Just like a home search you should create a list of requirements based on your business needs and then begin looking for as close a match as you can find. Remember that you will not get everything you want in a building. You might get the location but not the ideal size, or layout, or price. This is why it’s critical to have an acceptable range for each of your criteria not simply a single target.
Considering physical location for your business you should consider factors like who will be utilizing the location (employees and or customers?); what your spatial requirements are (usable square footage, high ceilings, loading dock, etc); what demographics are relevant (high income, college student, etc.) and any specific business requirements that must be accommodated (loading dock; outdoor patio seating, etc.).
Having at least a cursory understanding of the city zoning where you are looking to locate is wise. Cities have fairly specific use restrictions in general to segregate uses and setting up business outside of these rules generally requires something called a variance. You will have to demonstrate a strong case to get most cities to bend but it’s not impossible. With regards to zoning if you are looking to locate a business make sure before you close you have a strong consensus that your use is allowed in the building you are planning to buy. Do not ever assume that because your use is already being done in the building next door that it is allowed in the building you are considering. Always thoroughly research zoning for your planned business.
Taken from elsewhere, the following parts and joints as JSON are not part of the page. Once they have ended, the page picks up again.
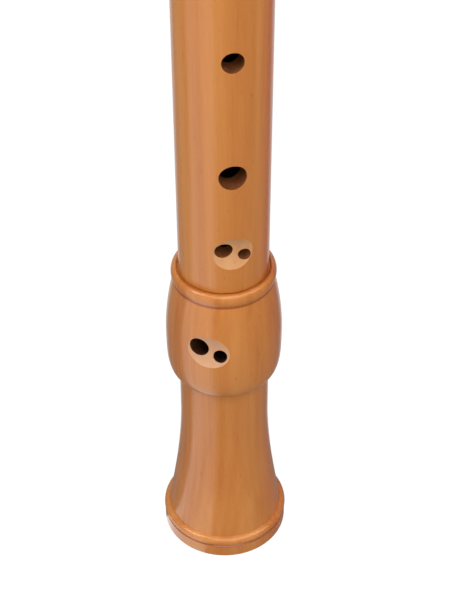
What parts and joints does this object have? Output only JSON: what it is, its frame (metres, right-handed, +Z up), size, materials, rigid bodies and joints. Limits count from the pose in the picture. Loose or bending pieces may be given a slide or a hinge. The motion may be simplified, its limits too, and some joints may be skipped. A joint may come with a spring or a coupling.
{
  "type": "alto recorder",
  "caption": "Wooden alto recorder: beaked head with block and windway, tapering middle with finger holes, flared foot with a double hole, joined by corked tenons.",
  "frame": {"origin": "centre of the foot joint's flat end face, on the axis of the bore", "axes": "+Z up the bore from the foot to the beak; -Y is the front, with the window and the finger holes; the thumb hole is at +Y; +X is to the right as seen from the front"},
  "size_m": [0.042, 0.042, 0.4948],
  "materials": {
    "pearwood": "oiled satin",
    "cedar": "bare",
    "cork": "greased, matte"
  },
  "bodies": {
    "foot": {"foot_joint": "pearwood"},
    "lower_lapping": {"lower_cork": "cork"},
    "middle": {"middle_joint": "pearwood"},
    "upper_lapping": {"upper_cork": "cork"},
    "head": {"head_joint": "pearwood"},
    "block": {"block": "cedar"}
  },
  "joints": [
    {"name": "foot_pull", "type": "slide", "parent": "foot", "child": "lower_lapping", "axis": [0, 0, 1], "range_m": [0, 0.02]},
    {"name": "foot_turn", "type": "hinge", "parent": "lower_lapping", "child": "middle", "pos_m": [0, 0, 0.106], "axis": [0, 0, 1], "continuous": true},
    {"name": "head_turn", "type": "hinge", "parent": "middle", "child": "upper_lapping", "pos_m": [0, 0, 0.343], "axis": [0, 0, 1], "continuous": true},
    {"name": "head_pull", "type": "slide", "parent": "upper_lapping", "child": "head", "axis": [0, 0, 1], "range_m": [0, 0.032]},
    {"name": "block_pull", "type": "slide", "parent": "head", "child": "block", "axis": [0, 0, 1], "range_m": [0, 0.065]}
  ]
}
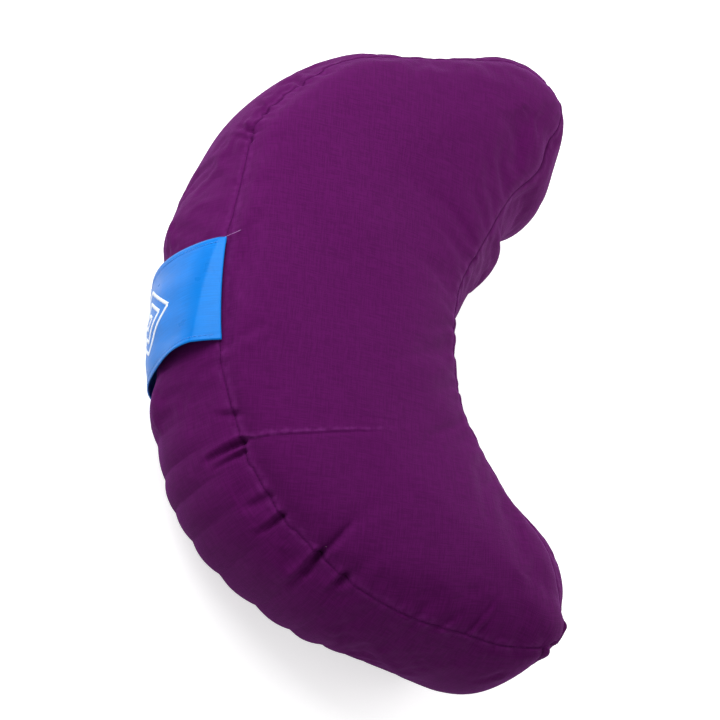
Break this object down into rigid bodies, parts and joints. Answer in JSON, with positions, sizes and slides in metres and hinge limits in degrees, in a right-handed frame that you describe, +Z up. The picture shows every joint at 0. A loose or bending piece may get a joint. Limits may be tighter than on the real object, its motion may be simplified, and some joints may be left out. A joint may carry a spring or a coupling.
{
  "type": "crescent support cushion",
  "caption": "Crescent-shaped firm support cushion, with a zipped fabric cover, a liner holding loose husks, and a carry strap over its curved back.",
  "frame": {"origin": "on the surface it rests on, under the middle of its bounding box", "axes": "+X along the crescent's length, -Y towards the bulging back with the carry strap, +Y towards the hollow side, +Z up"},
  "size_m": [0.4502, 0.274, 0.125],
  "materials": {
    "cover_cotton": "matte",
    "liner_cotton": "matte",
    "husks": "matte",
    "strap_satin": "satin",
    "motif_thread": "satin",
    "zip_tape": "matte",
    "zip_nylon": "satin",
    "zip_metal": "satin",
    "sewing_thread": "satin"
  },
  "bodies": {
    "cushion": {"cover_top_panel": "cover_cotton", "cover_bottom_panel": "cover_cotton", "cover_back_wall": "cover_cotton", "cover_hollow_wall": "cover_cotton", "liner_top": "liner_cotton", "liner_bottom": "liner_cotton", "liner_side": "liner_cotton", "hull_fill": "husks", "carry_strap": "strap_satin", "strap_motif": "motif_thread", "zip_tape_upper": "zip_tape", "zip_tape_lower": "zip_tape", "zip_coil_upper": "zip_nylon", "zip_coil_lower": "zip_nylon", "zip_top_stops": "zip_metal", "zip_bottom_stop": "zip_metal", "seam_thread_top": "sewing_thread", "seam_thread_bottom": "sewing_thread", "seam_thread_horns": "sewing_thread"},
    "slider": {"zip_slider": "zip_metal"},
    "pull": {"zip_pull": "zip_metal"}
  },
  "joints": [
    {"name": "zip_travel", "type": "hinge", "parent": "cushion", "child": "slider", "pos_m": [0, 0.22, 0.0206], "axis": [0, 0, -1], "range_deg": [0, 74.6]},
    {"name": "pull_swing", "type": "hinge", "parent": "slider", "child": "pull", "pos_m": [0.10006, 0.08888, 0.02056], "axis": [0.3033, -0.3975, -0.866], "range_deg": [0, 160]}
  ]
}
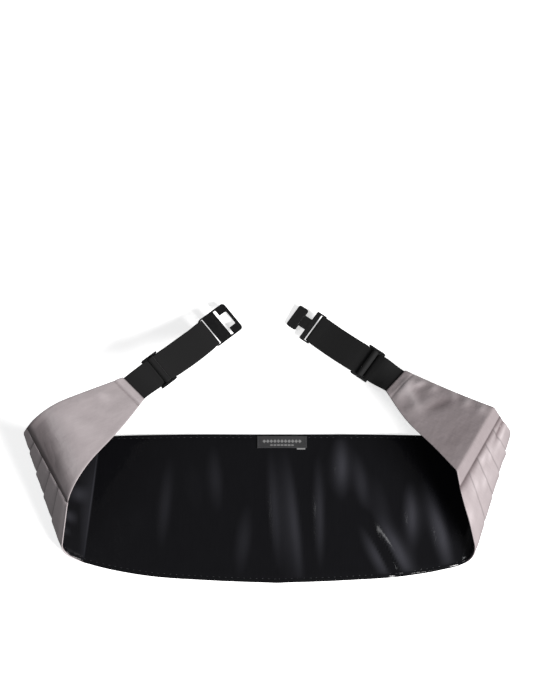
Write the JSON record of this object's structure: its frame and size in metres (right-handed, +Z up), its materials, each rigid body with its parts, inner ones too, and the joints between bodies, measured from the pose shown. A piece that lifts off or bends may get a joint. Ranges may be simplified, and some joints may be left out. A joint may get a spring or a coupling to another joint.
{
  "type": "cummerbund with elastic straps and clasp",
  "caption": "Pleated cummerbund lying lining up, its tapered ends curled inwards over the panel, with elastic straps, sliders and an open hook clasp.",
  "frame": {"origin": "middle of the underside of the bounding box, on the surface that the cummerbund lies on", "axes": "+X along the pleated panel towards the end with the hook, +Y towards the top edge and the clasp, +Z up"},
  "size_m": [0.405, 0.2418, 0.0687],
  "materials": {
    "front_satin": "silver-grey satin, pleated on the front",
    "lining_satin": "black lining satin",
    "label_weave": "black woven label with a few pale threads",
    "elastic_webbing": "black ribbed elastic",
    "black_plastic": "moulded black plastic"
  },
  "bodies": {
    "root": {"front_panel": "front_satin", "lining": "lining_satin", "end_piece_left": "front_satin", "end_piece_right": "front_satin", "label": "label_weave", "elastic_left": "elastic_webbing", "elastic_right": "elastic_webbing", "slider_left": "black_plastic", "slider_right": "black_plastic", "clasp_slot": "black_plastic", "clasp_hook": "black_plastic"}
  },
  "joints": []
}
Even as an investor you will want to have some familiarity with the zoning limitations so you are able to target the right tenants for your property.
Zoning and variance approval can take a contract with a short due diligence timeline and make it very long if you require full approval of the use prior to closing and the city is slow to grant that approval. So, account for the potential delays. Having a contract take six months or even a year to close is not unusual. Be prepared for these kinds of twists and turns.